L’heure est donc à l’innovation. Et à l’émergence de nouveaux acteurs pour raviver la flamme de notre vie sociale. Pour le journaliste Arnaud Idelon, spécialiste des soirées grand-parisiennes et auteur de Nuits d’Achille, les friches seront aussi des endroits de culture cet été. « Depuis le début de la crise, ils ont montré leur caractère communautaire par des initiatives solidaires : accueillir des SDF, apporter de l’aide alimentaire… Ils seront au rendez-vous, surtout ceux en extérieur. »

Quand Indochine joue les cobayes

Jusqu’à présent, tous les regards étaient braqués sur le concert d’Indochine à l’Accor Hotel Arena, prévu initialement à la mi-avril. Il s’agissait en effet du premier concert-test. En raison du reconfinement et de lenteurs administratives, il devrait être de nouveau reporté. « On attend toujours les autorisations. Pourtant, tout est prêt. L’AP-HP a lui-même établi le protocole sanitaire ! », s’exclame Frédéric Hocquard. 

Du côté du protocole, justement, 7.500 personnes participeront, debout et masquées, à ce concert. Elles auront été testées au préalable, le seront après le show et leurs résultats seront comparés à ceux d’un panel qui, lui, n’aura pas assisté au concert.  « A Barcelone, le premier concert-test a eu lieu en décembre dernier.
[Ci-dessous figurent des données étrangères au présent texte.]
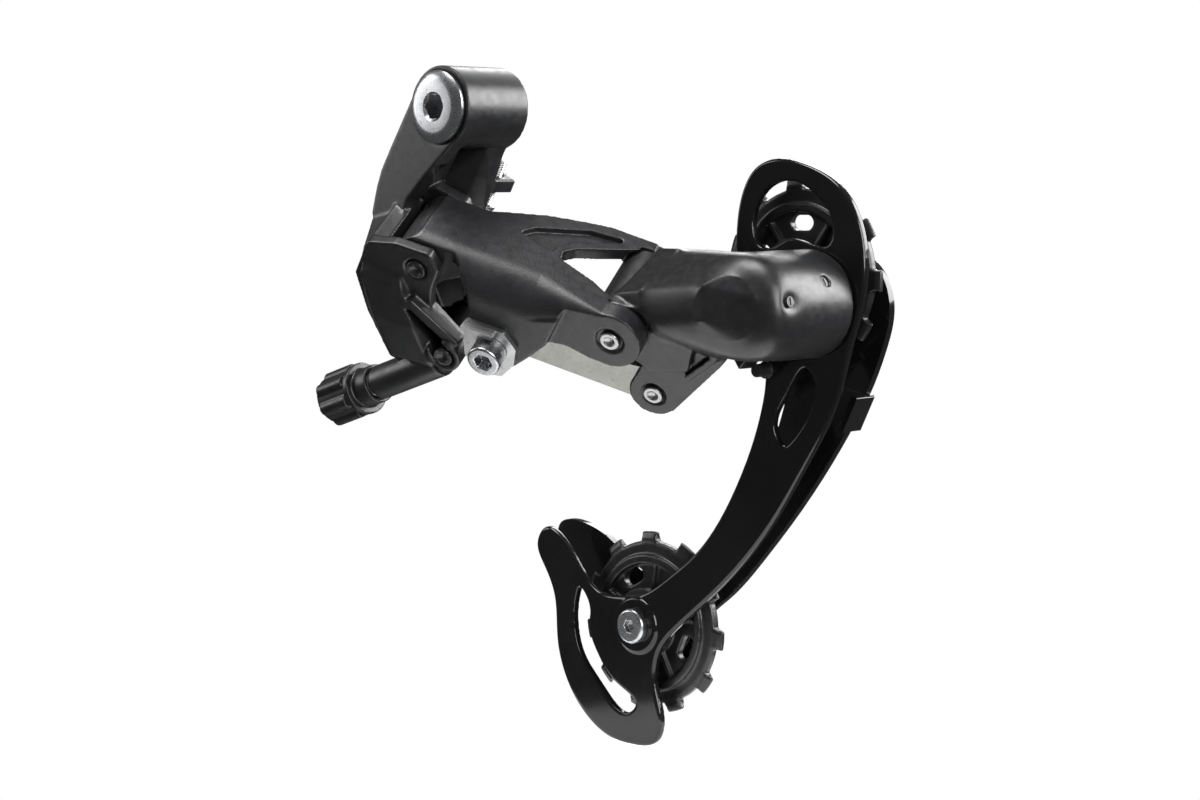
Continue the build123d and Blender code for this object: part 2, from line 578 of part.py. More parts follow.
def cage_spring():
    """Torsion spring that tensions the chain."""
    coil = helix_coil(6.1, 0.75, 20.4, 30.6, 6)
    return Pos(CAGE_X, 0, CAGE_Z) * Rot(-90, 0, 0) * coil


def axle_bush():
    """Bush in the mouth of the housing that carries the axle."""
    return side_ring(SPRING_ROOM_R - 0.05, AXLE_R + PIN_CLEAR, 33.1, 34.4, CAGE_X, CAGE_Z)


def axle_seal():
    """Thin ring between the housing and the cage."""
    return side_ring(11.6, 9.2, 34.75, OUTER_PLATE_Y - 0.15, CAGE_X, CAGE_Z)


def cage_stop_pin():
    """Pin on the cage that rests against the housing's lug."""
    pin_body = side_disc(STOP_PIN_R, 31.0, OUTER_PLATE_Y + PLATE_T - 0.1, *STOP_PIN)
    return pin_body + side_disc(2.1, OUTER_PLATE_Y - 1.0, OUTER_PLATE_Y - 0.05, *STOP_PIN)


keep("cage_axle", cage_axle())
keep("cage_spring", cage_spring())
keep("axle_bush", axle_bush())
keep("axle_seal", axle_seal())
keep("cage_stop_pin", cage_stop_pin())


# ---------------------------------------------------------------- cage plates
OUTER_RIM = [
    (53.6, -62.0), (50.2, -51.0), (45.6, -41.0), (44.4, -30.0), (46.0, -20.6), (50.0, -14.4), (57.0, -12.0),
    (64.3, -13.1), (73.9, -17.3), (80.6, -25.2), (83.0, -35.0), (82.2, -45.0), (79.2, -54.6),
    (74.7, -69.2), (66.2, -84.0), (56.4, -98.5), (46.0, -110.6), (36.0, -119.8), (25.4, -128.6),
    (19.6, -135.4), (18.6, -144.0), (20.6, -152.6), (18.8, -158.0), (11.0, -160.0), (3.0, -159.2),
    (-5.4, -154.6), (-12.0, -146.6), (-15.6, -136.0), (-16.6, -124.8), (-20.4, -117.2), (-22.8, -111.4),
    (-19.6, -107.0), (-13.6, -109.6), (-7.6, -116.2), (-1.6, -121.6), (6.0, -122.4), (14.0, -121.0),
    (23.0, -115.6), (31.8, -108.8), (39.2, -100.1), (45.2, -90.0), (49.2, -81.4), (52.6, -71.0),
]
LOOP_WINDOW = [
    (50.6, -31.6), (50.2, -24.4), (54.6, -18.8), (62.0, -17.4), (69.6, -21.4), (73.6, -27.6),
    (72.6, -32.0), (66.0, -31.6), (60.0, -31.2), (55.0, -33.2),
]
TEARDROP = [
    (66.4, -61.4), (69.0, -64.4), (67.4, -71.6), (63.2, -77.6), (59.4, -80.2), (56.6, -76.4),
    (59.6, -68.6), (63.0, -63.2),
]
CRESCENT = [
    (-7.9, -121.9), (-9.3, -129.7), (-7.4, -138.1), (-0.4, -146.3), (10.2, -151.6), (12.0, -149.8),
    (6.0, -145.0), (-0.6, -138.6), (-4.0, -131.0), (-4.4, -124.6),
]
INNER_RIM = [
    (51.6, -40.0), (54.0, -33.4), (60.2, -30.2), (66.5, -30.8), (73.0, -33.8), (79.4, -39.0),
    (82.0, -47.0), (80.0, -56.5), (75.6, -66.8), (69.8, -76.6), (62.0, -88.0), (52.3, -100.4),
    (43.2, -110.8), (32.0, -121.8),
    (24.0, -129.6), (20.6, -138.0), (12.6, -140.4), (4.0, -137.0), (-1.0, -130.4), (-8.0, -124.6),
    (-17.6, -120.0), (-25.4, -113.6), (-25.4, -108.2), (-15.0, -107.0), (-6.4, -110.6), (2.6, -116.6),
    (14.0, -118.6), (25.0, -112.4), (35.0, -101.4), (43.4, -89.0), (49.6, -75.0), (52.4, -60.0),
    (51.4, -48.0),
]


CHAIN_TAB = [(75.2, -67.4), (76.8, -68.2), (72.6, -76.6), (71.0, -75.8)]
TAB_FOOT = [(72.0, -65.4), (76.6, -67.8), (72.6, -76.6), (68.0, -74.0)]


def blade(rim, y_low, y_high):
    """Plate with a smooth closed rim."""
    face = make_face(Spline(*rim, periodic=True))
    return SIDE * Pos(0, 0, -y_high) * extrude(face, y_high - y_low, dir=(0, 0, 1))


def outer_cage_plate():
    """Outer plate: loop over the guide pulley, long arm and hooked guard."""
    y_low, y_high = OUTER_PLATE_Y, OUTER_PLATE_Y + PLATE_T
    plate = blade(OUTER_RIM, y_low, y_high)
    plate = chamfer(plate.faces().sort_by(Axis.Y)[0].edges(), 0.5)
    for window in (LOOP_WINDOW, TEARDROP, CRESCENT):
        plate -= blade(window, y_low - 1, y_high + 1)
    plate += side_disc(7.0, y_low - 0.7, y_low + 0.5, TENSION_X, TENSION_Z)
    for x, z, radius in ((CAGE_X, CAGE_Z, AXLE_R), (GUIDE_X, GUIDE_Z, PULLEY_BOLT_R + 0.05),
                         (TENSION_X, TENSION_Z, PULLEY_BOLT_R + 0.05), (*STOP_PIN, STOP_PIN_R)):
        plate -= side_disc(radius, y_low - 2, y_high + 1, x, z)
    return plate


def inner_cage_plate():
    """Inner plate with a folded chain tab on its front edge."""
    y_low, y_high = INNER_PLATE_Y, INNER_PLATE_Y + PLATE_T
    plate = blade(INNER_RIM, y_low, y_high)
    tab = side_plate(CHAIN_TAB, y_low - 5.4, y_high - 0.4, 0.3)
    web = side_plate(TAB_FOOT, y_low, y_high - 0.4, 0.3)
    plate += tab + web
    for x, z in ((GUIDE_X, GUIDE_Z), (TENSION_X, TENSION_Z)):
        plate -= side_disc(PULLEY_BOLT_R + 0.05, y_low - 1, y_high + 1, x, z)
    return plate


keep("outer_cage_plate", outer_cage_plate())
keep("inner_cage_plate", inner_cage_plate())


# ---------------------------------------------------------------- pulleys
def pulley(slots, slot_r, slot_w, turn):
    """Jockey wheel with one roller seat per tooth gap and slots through its web."""
    half = TOOTH_T / 2
    wheel = disc(TIP_R, -half, half)
    wheel = chamfer(wheel.edges().filter_by(GeomType.CIRCLE), 0.7, 1.6)
    for index in range(TEETH):
        angle = 2 * pi * index / TEETH
        wheel -= disc(ROLLER_R, -3, 3, PITCH_R * cos(angle), PITCH_R * sin(angle))
    wheel += ring(17.4, 15.2, -2.6, 2.6)
    wheel += disc(PULLEY_HUB_R, -PULLEY_HUB_T / 2, PULLEY_HUB_T / 2)
    wheel -= disc(PULLEY_HUB_R - 1.0, -5, -PULLEY_HUB_T / 2 + 1.0) - disc(PULLEY_BORE_R + 1.4, -6, 6)
    wheel -= disc(PULLEY_HUB_R - 1.0, PULLEY_HUB_T / 2 - 1.0, 5) - disc(PULLEY_BORE_R + 1.4, -6, 6)
    for index in range(slots):
        slot = Pos(slot_r, 0, 0) * extrude(SlotOverall(slot_w, 3.6, rotation=90), 4, both=True)
        wheel -= Rot(0, 0, 360.0 * (index + 0.5) / slots) * slot
    for index in range(slots):
        rib = Pos(11.7, 0, 0) * Box(7.8, 1.3, 4.6)
        wheel += Rot(0, 0, 360.0 * index / slots) * rib
    wheel -= disc(PULLEY_BORE_R, -8, 8)
    return Rot(0, 0, turn) * wheel


def pulley_set(prefix, x, z, turn, head_outboard):
    """A pulley with its sleeve, its two dust shields and its bolt."""
    middle = SIDE * Pos(x, z, -CHAIN_Y)
    inner_side = CAGE_GAP / 2
    keep(f"{prefix}_pulley", middle * pulley(5, 12.6, 6.8, turn))
    sleeve = ring(PULLEY_BORE_R - 0.05, PULLEY_BOLT_R + 0.05, -inner_side + 0.7, inner_side - 0.7)
    keep(f"{prefix}_pulley_sleeve", middle * sleeve)
    shields = []
    for side in (-1, 1):
        low, high = sorted((side * (inner_side - 0.65), side * (inner_side - 0.1)))
        shields.append(middle * ring(9.0, PULLEY_BOLT_R + 0.05, low, high))
    keep(f"{prefix}_pulley_shields", Compound(children=shields))
    reach = inner_side + PLATE_T
    head_t = 2.2
    relief = 0.75 if head_outboard else 0.05
    bolt = disc(PULLEY_BOLT_R, -reach, reach + relief)
    head = disc(4.4, reach + relief, reach + relief + head_t)
    head = fillet(head.faces().sort_by(Axis.Z)[-1].edges(), 0.8)
    bolt += head
    bolt -= hex_socket(3.0, reach + relief + head_t - 1.6, reach + relief + head_t + 1)
    if not head_outboard:
        bolt = Rot(180, 0, 0) * bolt
    keep(f"{prefix}_pulley_bolt", middle * bolt)


pulley_set("guide", GUIDE_X, GUIDE_Z, -18.0, False)
pulley_set("tension", TENSION_X, TENSION_Z, 11.0, True)


# ---------------------------------------------------------------- cable adjuster

def adjuster_knob():
    """Lobed knob that turns the cable stop."""
    low, high = KNOB
    knob = disc(6.0, low, high)
    for index in range(7):
        angle = 2 * pi * index / 7
        knob += disc(1.9, low + 2.2, high - 0.8, 5.1 * cos(angle), 5.1 * sin(angle))
    knob += disc(6.6, low, low + 1.6)
    knob += ring(4.9, SKIRT_BORE_R, SKIRT_START, low + 0.4)
    knob -= disc(4.4, high - 2.4, high + 1)
    knob -= disc(3.4, low - 1, high + 1)
    return ADJUST * knob


def adjuster_core():
    """Threaded cable stop: a tube in the knuckle's boss, with a socket for the cable housing."""
    low, high = KNOB
    core = disc(ADJUST_THREAD_R - 0.02, 4.0, low + 1.0) + disc(3.38, low + 0.6, high - 0.6)
    core -= disc(0.9, 0, 50)
    core -= disc(HOUSING_R, high - 9.0, 50)
    return ADJUST * core


def adjuster_spring():
    """Small coil that keeps the knob from turning by itself."""
    return ADJUST * helix_coil(3.25, 0.4, 16.2, 20.2, 3)


keep("adjuster_knob", adjuster_knob())
keep("adjuster_core", adjuster_core())
keep("adjuster_spring", adjuster_spring())

for name, shape in NODES.items():
    export_step(shape, f"parts/{name}.step")
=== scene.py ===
"""Looks of the rear derailleur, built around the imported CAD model. Metres, in the CAD's frame."""
import bmesh
import bpy
import json
from math import cos, pi, radians, sin, sqrt
from mathutils import Matrix, Vector


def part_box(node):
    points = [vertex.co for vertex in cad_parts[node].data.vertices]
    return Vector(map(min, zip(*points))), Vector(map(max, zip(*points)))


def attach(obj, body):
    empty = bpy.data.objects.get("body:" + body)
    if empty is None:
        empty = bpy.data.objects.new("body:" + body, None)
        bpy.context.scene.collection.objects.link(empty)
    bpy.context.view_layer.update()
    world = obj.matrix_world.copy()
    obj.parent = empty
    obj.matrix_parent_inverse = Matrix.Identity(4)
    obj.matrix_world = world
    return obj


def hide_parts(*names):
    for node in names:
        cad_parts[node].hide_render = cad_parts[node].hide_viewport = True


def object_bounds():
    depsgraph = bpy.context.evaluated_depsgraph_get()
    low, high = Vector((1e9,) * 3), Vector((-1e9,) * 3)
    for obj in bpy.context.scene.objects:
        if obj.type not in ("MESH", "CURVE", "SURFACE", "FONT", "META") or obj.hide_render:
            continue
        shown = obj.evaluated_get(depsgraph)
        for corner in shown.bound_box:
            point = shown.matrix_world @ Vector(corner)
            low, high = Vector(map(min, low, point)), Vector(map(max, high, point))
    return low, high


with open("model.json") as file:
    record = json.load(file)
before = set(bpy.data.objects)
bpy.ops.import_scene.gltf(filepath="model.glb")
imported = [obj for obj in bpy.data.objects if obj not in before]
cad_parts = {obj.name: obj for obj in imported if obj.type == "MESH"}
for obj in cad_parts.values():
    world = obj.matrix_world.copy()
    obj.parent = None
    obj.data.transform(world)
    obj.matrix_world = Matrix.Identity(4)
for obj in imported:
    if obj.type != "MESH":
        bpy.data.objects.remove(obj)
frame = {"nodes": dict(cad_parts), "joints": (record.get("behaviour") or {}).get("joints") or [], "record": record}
CAD_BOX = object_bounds()
NODES = frame["nodes"]
JOINTS = {joint["name"]: joint for joint in frame["joints"]}
BODY_OF = {node: body for body, names in frame["record"]["behaviour"]["bodies"].items() for node in names}
SLOT_OF = {entry["node"]: entry["material_slot"] for entry in frame["record"]["subparts"]}
MM = 0.001                          # sizes without a unit in their name are in mm, and times MM in metres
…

L’Allemagne, dès l’été dernier, et ils continuent ! Quand est-ce qu’on s’y met ? », s’impatiente l’élu. Pour Bénédicte Froidure, « le signal le plus positif que l’Etat pourrait envoyer est d’autoriser le Printemps de Bourges, puis dans la foulée, les établissements recevant du public à ouvrir. Les équipes sont prêtes, elles ont bossé comme des dingues pour respecter les contraintes annoncées. » Because the show must go on.